| WHAT YOU ARE ASKED TO DO |
Please restate, exactly as written, the lines running from the beginning of the material through the line that has "rim_points = round_points(rim_radius, from_groove" in it.

| PROVIDED MATERIAL |
• • • • •
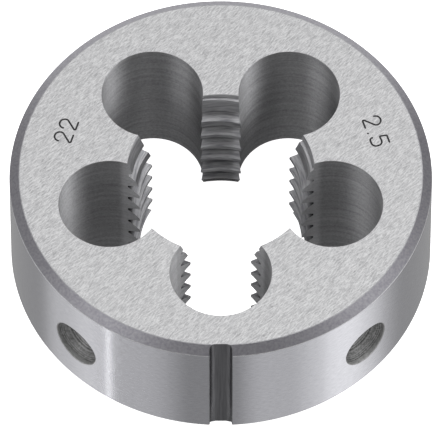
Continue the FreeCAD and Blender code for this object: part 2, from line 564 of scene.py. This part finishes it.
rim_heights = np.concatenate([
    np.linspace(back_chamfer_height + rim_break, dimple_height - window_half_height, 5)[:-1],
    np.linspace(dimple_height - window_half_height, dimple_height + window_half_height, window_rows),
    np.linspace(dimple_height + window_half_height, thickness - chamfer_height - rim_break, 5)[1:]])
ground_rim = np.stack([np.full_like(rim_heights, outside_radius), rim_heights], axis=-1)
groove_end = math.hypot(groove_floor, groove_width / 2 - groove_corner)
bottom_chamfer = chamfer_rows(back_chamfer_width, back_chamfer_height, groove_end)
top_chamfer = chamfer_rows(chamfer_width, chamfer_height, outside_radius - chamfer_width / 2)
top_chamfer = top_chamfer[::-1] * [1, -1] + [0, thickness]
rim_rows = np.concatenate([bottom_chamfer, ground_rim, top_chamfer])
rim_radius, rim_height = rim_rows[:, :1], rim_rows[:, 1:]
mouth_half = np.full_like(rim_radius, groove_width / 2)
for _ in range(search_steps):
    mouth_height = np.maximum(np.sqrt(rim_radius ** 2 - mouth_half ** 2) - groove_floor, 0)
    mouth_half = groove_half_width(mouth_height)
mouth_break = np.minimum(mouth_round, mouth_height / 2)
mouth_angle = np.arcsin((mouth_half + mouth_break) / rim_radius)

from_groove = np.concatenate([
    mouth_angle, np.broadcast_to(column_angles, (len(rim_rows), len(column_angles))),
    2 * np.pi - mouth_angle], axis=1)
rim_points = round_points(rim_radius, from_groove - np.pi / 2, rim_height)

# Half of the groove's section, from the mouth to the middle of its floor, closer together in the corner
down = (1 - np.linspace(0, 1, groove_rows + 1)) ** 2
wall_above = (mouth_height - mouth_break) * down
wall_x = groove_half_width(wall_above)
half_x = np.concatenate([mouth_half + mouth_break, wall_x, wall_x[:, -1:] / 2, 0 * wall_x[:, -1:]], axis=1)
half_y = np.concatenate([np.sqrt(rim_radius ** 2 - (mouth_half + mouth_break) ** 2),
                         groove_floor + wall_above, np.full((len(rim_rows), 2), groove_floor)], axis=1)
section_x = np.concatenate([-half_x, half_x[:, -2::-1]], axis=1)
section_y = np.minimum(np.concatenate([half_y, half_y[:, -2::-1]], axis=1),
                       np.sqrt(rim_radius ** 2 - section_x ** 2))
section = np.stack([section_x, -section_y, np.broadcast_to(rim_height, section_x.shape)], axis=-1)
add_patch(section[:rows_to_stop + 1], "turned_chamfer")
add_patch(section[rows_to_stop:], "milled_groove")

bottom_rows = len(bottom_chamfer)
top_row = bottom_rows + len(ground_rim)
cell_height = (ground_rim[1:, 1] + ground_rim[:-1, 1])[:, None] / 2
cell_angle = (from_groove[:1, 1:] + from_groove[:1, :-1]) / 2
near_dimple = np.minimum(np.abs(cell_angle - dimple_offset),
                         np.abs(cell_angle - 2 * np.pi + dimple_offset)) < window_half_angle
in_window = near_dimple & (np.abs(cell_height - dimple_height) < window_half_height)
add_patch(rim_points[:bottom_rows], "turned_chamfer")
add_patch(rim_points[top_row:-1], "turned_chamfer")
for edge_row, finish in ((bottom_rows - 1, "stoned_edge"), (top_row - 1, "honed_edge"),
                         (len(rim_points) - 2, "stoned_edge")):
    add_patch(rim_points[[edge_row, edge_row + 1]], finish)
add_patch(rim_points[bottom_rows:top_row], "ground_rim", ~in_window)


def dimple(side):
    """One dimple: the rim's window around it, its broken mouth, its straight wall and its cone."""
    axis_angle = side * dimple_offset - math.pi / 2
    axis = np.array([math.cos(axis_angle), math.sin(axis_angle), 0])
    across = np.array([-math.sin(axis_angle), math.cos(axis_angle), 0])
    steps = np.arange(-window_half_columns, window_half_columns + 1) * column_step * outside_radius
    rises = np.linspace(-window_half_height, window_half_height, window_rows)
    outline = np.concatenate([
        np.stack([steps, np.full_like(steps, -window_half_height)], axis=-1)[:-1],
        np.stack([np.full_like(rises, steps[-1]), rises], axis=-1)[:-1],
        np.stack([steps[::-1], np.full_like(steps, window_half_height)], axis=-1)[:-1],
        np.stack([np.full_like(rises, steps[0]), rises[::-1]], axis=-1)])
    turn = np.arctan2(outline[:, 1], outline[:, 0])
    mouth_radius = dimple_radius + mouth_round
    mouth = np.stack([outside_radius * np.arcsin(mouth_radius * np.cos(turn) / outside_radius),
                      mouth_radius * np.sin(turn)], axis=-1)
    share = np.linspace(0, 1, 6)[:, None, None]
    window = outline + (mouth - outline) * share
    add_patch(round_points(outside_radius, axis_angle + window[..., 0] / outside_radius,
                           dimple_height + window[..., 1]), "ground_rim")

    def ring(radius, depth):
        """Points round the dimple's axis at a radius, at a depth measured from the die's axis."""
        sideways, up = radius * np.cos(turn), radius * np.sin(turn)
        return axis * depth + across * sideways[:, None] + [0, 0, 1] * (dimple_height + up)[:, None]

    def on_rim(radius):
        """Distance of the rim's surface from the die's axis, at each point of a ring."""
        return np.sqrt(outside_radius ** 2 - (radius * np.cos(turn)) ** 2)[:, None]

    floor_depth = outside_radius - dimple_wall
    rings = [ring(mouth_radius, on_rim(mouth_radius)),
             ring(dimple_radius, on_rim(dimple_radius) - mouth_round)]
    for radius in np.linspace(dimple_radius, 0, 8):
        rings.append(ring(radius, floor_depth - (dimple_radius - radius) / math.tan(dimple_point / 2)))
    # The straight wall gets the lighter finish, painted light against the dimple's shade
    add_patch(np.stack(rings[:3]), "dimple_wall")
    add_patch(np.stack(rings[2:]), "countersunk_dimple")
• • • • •
| THE COMPLETED TASK |
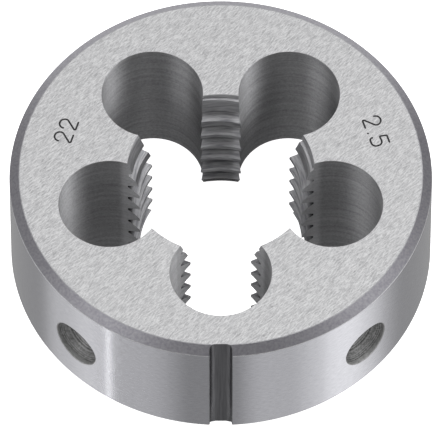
Continue the FreeCAD and Blender code for this object: part 2, from line 564 of scene.py. This part finishes it.
rim_heights = np.concatenate([
    np.linspace(back_chamfer_height + rim_break, dimple_height - window_half_height, 5)[:-1],
    np.linspace(dimple_height - window_half_height, dimple_height + window_half_height, window_rows),
    np.linspace(dimple_height + window_half_height, thickness - chamfer_height - rim_break, 5)[1:]])
ground_rim = np.stack([np.full_like(rim_heights, outside_radius), rim_heights], axis=-1)
groove_end = math.hypot(groove_floor, groove_width / 2 - groove_corner)
bottom_chamfer = chamfer_rows(back_chamfer_width, back_chamfer_height, groove_end)
top_chamfer = chamfer_rows(chamfer_width, chamfer_height, outside_radius - chamfer_width / 2)
top_chamfer = top_chamfer[::-1] * [1, -1] + [0, thickness]
rim_rows = np.concatenate([bottom_chamfer, ground_rim, top_chamfer])
rim_radius, rim_height = rim_rows[:, :1], rim_rows[:, 1:]
mouth_half = np.full_like(rim_radius, groove_width / 2)
for _ in range(search_steps):
    mouth_height = np.maximum(np.sqrt(rim_radius ** 2 - mouth_half ** 2) - groove_floor, 0)
    mouth_half = groove_half_width(mouth_height)
mouth_break = np.minimum(mouth_round, mouth_height / 2)
mouth_angle = np.arcsin((mouth_half + mouth_break) / rim_radius)

from_groove = np.concatenate([
    mouth_angle, np.broadcast_to(column_angles, (len(rim_rows), len(column_angles))),
    2 * np.pi - mouth_angle], axis=1)
rim_points = round_points(rim_radius, from_groove - np.pi / 2, rim_height)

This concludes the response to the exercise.